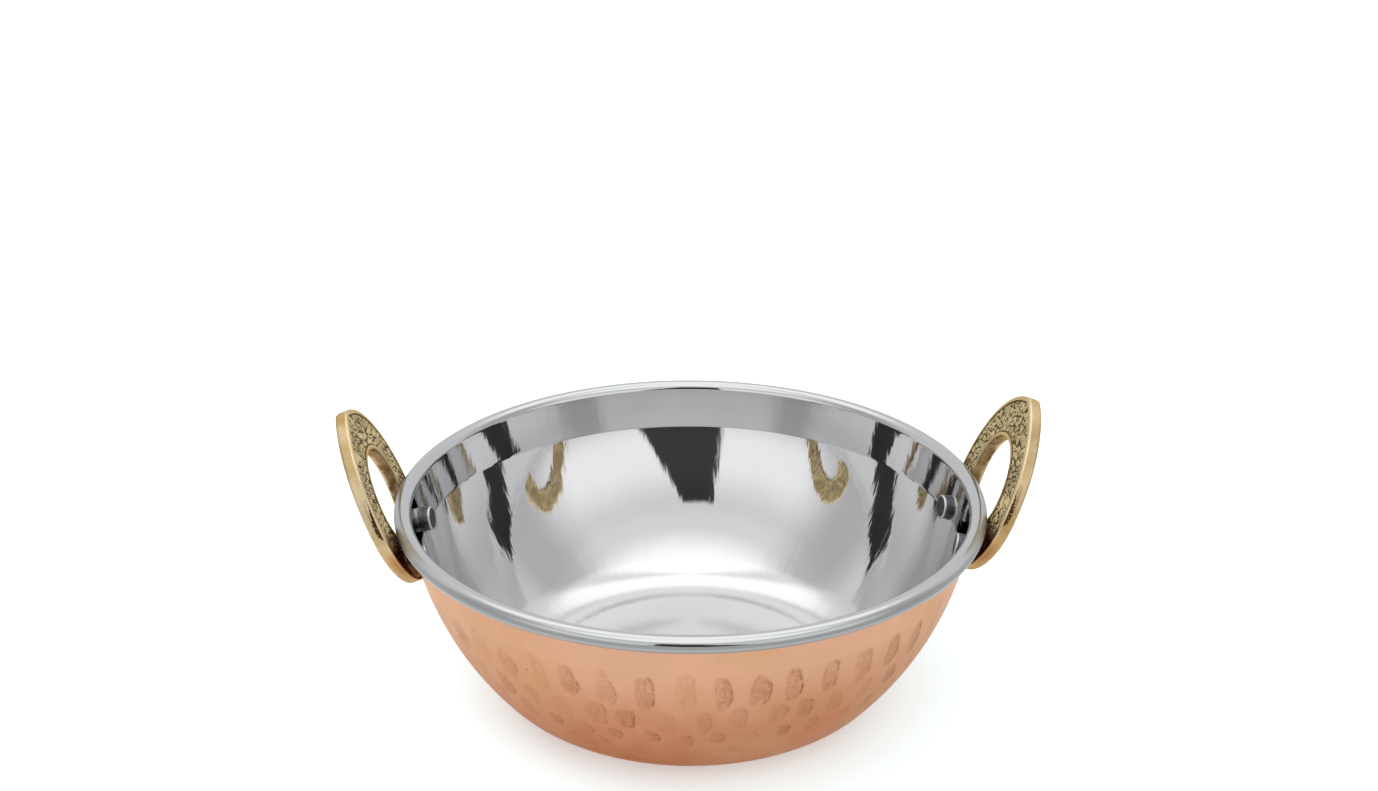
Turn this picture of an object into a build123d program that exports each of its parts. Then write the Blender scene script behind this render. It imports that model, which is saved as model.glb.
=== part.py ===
from build123d import *

import os
from math import acos, asin, atan2, cos, degrees, radians, sin, sqrt, tan

# A small serving kadai: a stainless bowl with a rolled rim, a hammered copper shell clinched
# under that rim, and two cast brass ring handles, each held by two rivets.
# Millimetres and degrees. The base stands on z = 0 about the Z axis, and the handles lie on X.

# Bowl
rim_radius = 70.0  # outermost edge of the rolled rim
bead_height = 47.8  # centre of the rolled rim above the base
rim_curl = 2.1  # outside radius of the rolled rim over its top
rim_tuck = 1.65  # outside radius of the rolled rim where it turns under
steel_wall = 0.6
copper_wall = 0.5
seat_gap = 0.03  # between the pressed shells, and between a casting and the wall it sits on
copper_tuck = 0.45  # how far below the rim's inner tangent the copper's edge ends
band_height = 9.4  # nearly upright band, from the rim's centre down to the crease
band_lean = 9.2
crease_turn = 4.0  # the wall leans in this much more below the crease
crease_radius = 2.4
floor_share = 0.523  # flat base, as a share of the rim's radius
corner_share = 0.234  # outside radius between the body and the flat base, as such a share

# Handles
rim_nest = 0.5  # the rim's edge reaches this far into the ring of each handle
handle_lean = 21.5
ring_half_width = 20.6
arch_share = 1.277  # radius of the two sides that meet in the pointed top, in ring half widths
drop_share = 0.864  # lowest point of the ring below the rim's centre, along the plate
shoulder_share = 0.777  # radius from the waist down to the flatter foot
eye_share = 0.568  # radius of the ring's round opening
spread_share = 0.51  # distance of each rivet from the handle's middle
ring_waist = 1.0  # height of the widest place above the rim's centre, along the plate
apex_radius = 1.6
eye_rise = 3.2  # its centre above the rim's centre, along the plate
plate_thickness = 3.2
plate_front_round = 0.5
plate_back_round = 0.9
border_width = 1.1  # plain border left standing round the carved field
field_depth = 0.35
groove_share = 0.53  # length of the groove worn in each side of the ring
groove_turn = 13.0  # its middle above the widest place, about the centre of the arch
groove_near = 0.5  # its near edge behind the front face
groove_width = 1.0
groove_depth = 0.3

# Rivets
rivet_drop = 8.6  # below the rim's centre
shank_radius = 1.5
shank_clearance = 0.05
head_radius = 2.9
head_thickness = 1.5
head_round = 0.3
tail_radius = 2.5
tail_thickness = 1.3
tail_clearance = 0.2  # round the tail in its spot face
spot_depth = 0.15  # of the spot face where it is shallowest
tail_round = 0.8
boss_radius = 4.0
overrun = 30.0  # how far a cutting body runs past what it cuts

floor_radius = floor_share * rim_radius
corner_radius = corner_share * rim_radius
rivet_spread = spread_share * ring_half_width
body_lean = band_lean + crease_turn
wall = steel_wall + seat_gap + copper_wall


def inward(lean):
    """Unit vector square to a wall of this lean, into the bowl, as (radius, height)."""
    return Vector(-cos(radians(lean)), sin(radians(lean)))


def downward(lean):
    """Unit vector down along a wall of this lean, as (radius, height)."""
    return Vector(-sin(radians(lean)), -cos(radians(lean)))


# The wall's section follows the copper's outer face: a straight band, a small crease, one large
# body arc and the corner arc, each tangent to the next. Every other face is an inset of it.
curl_centre = Vector(rim_radius - rim_curl, bead_height)
tuck_centre = Vector(rim_radius - rim_tuck, bead_height)
shell_top = curl_centre + inward(band_lean) * (rim_curl - wall)
band_length = (shell_top.Y - bead_height + band_height) / cos(radians(band_lean))
crease_start = shell_top + downward(band_lean) * band_length
crease_centre = crease_start + inward(band_lean) * crease_radius
crease_end = crease_centre - inward(body_lean) * crease_radius
corner_centre = Vector(floor_radius, corner_radius)
corner_reach = crease_end - corner_centre
body_radius = (corner_radius**2 - corner_reach.dot(corner_reach)) / (
    2 * (corner_reach.dot(inward(body_lean)) + corner_radius)
)
body_centre = crease_end + inward(body_lean) * body_radius
body_to_corner = corner_centre - body_centre
corner_lean = -degrees(atan2(body_to_corner.Y, body_to_corner.X))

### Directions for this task
Quote every line of the data, word for word.

### Task response
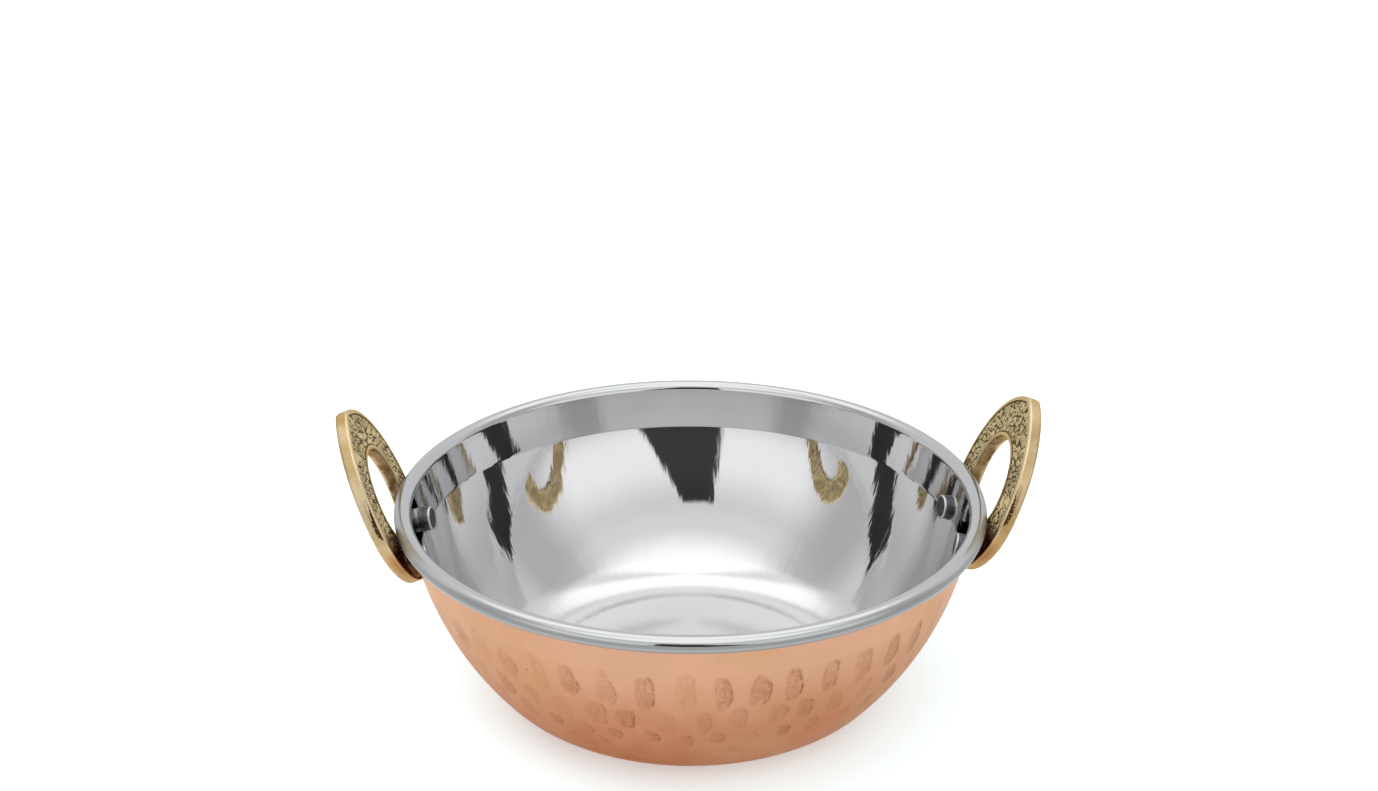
Turn this picture of an object into a build123d program that exports each of its parts. Then write the Blender scene script behind this render. It imports that model, which is saved as model.glb.
=== part.py ===
from build123d import *

import os
from math import acos, asin, atan2, cos, degrees, radians, sin, sqrt, tan

# A small serving kadai: a stainless bowl with a rolled rim, a hammered copper shell clinched
# under that rim, and two cast brass ring handles, each held by two rivets.
# Millimetres and degrees. The base stands on z = 0 about the Z axis, and the handles lie on X.

# Bowl
rim_radius = 70.0  # outermost edge of the rolled rim
bead_height = 47.8  # centre of the rolled rim above the base
rim_curl = 2.1  # outside radius of the rolled rim over its top
rim_tuck = 1.65  # outside radius of the rolled rim where it turns under
steel_wall = 0.6
copper_wall = 0.5
seat_gap = 0.03  # between the pressed shells, and between a casting and the wall it sits on
copper_tuck = 0.45  # how far below the rim's inner tangent the copper's edge ends
band_height = 9.4  # nearly upright band, from the rim's centre down to the crease
band_lean = 9.2
crease_turn = 4.0  # the wall leans in this much more below the crease
crease_radius = 2.4
floor_share = 0.523  # flat base, as a share of the rim's radius
corner_share = 0.234  # outside radius between the body and the flat base, as such a share

# Handles
rim_nest = 0.5  # the rim's edge reaches this far into the ring of each handle
handle_lean = 21.5
ring_half_width = 20.6
arch_share = 1.277  # radius of the two sides that meet in the pointed top, in ring half widths
drop_share = 0.864  # lowest point of the ring below the rim's centre, along the plate
shoulder_share = 0.777  # radius from the waist down to the flatter foot
eye_share = 0.568  # radius of the ring's round opening
spread_share = 0.51  # distance of each rivet from the handle's middle
ring_waist = 1.0  # height of the widest place above the rim's centre, along the plate
apex_radius = 1.6
eye_rise = 3.2  # its centre above the rim's centre, along the plate
plate_thickness = 3.2
plate_front_round = 0.5
plate_back_round = 0.9
border_width = 1.1  # plain border left standing round the carved field
field_depth = 0.35
groove_share = 0.53  # length of the groove worn in each side of the ring
groove_turn = 13.0  # its middle above the widest place, about the centre of the arch
groove_near = 0.5  # its near edge behind the front face
groove_width = 1.0
groove_depth = 0.3

# Rivets
rivet_drop = 8.6  # below the rim's centre
shank_radius = 1.5
shank_clearance = 0.05
head_radius = 2.9
head_thickness = 1.5
head_round = 0.3
tail_radius = 2.5
tail_thickness = 1.3
tail_clearance = 0.2  # round the tail in its spot face
spot_depth = 0.15  # of the spot face where it is shallowest
tail_round = 0.8
boss_radius = 4.0
overrun = 30.0  # how far a cutting body runs past what it cuts

floor_radius = floor_share * rim_radius
corner_radius = corner_share * rim_radius
rivet_spread = spread_share * ring_half_width
body_lean = band_lean + crease_turn
wall = steel_wall + seat_gap + copper_wall


def inward(lean):
    """Unit vector square to a wall of this lean, into the bowl, as (radius, height)."""
    return Vector(-cos(radians(lean)), sin(radians(lean)))


def downward(lean):
    """Unit vector down along a wall of this lean, as (radius, height)."""
    return Vector(-sin(radians(lean)), -cos(radians(lean)))


# The wall's section follows the copper's outer face: a straight band, a small crease, one large
# body arc and the corner arc, each tangent to the next. Every other face is an inset of it.
curl_centre = Vector(rim_radius - rim_curl, bead_height)
tuck_centre = Vector(rim_radius - rim_tuck, bead_height)
shell_top = curl_centre + inward(band_lean) * (rim_curl - wall)
band_length = (shell_top.Y - bead_height + band_height) / cos(radians(band_lean))
crease_start = shell_top + downward(band_lean) * band_length
crease_centre = crease_start + inward(band_lean) * crease_radius
crease_end = crease_centre - inward(body_lean) * crease_radius
corner_centre = Vector(floor_radius, corner_radius)
corner_reach = crease_end - corner_centre
body_radius = (corner_radius**2 - corner_reach.dot(corner_reach)) / (
    2 * (corner_reach.dot(inward(body_lean)) + corner_radius)
)
body_centre = crease_end + inward(body_lean) * body_radius
body_to_corner = corner_centre - body_centre
corner_lean = -degrees(atan2(body_to_corner.Y, body_to_corner.X))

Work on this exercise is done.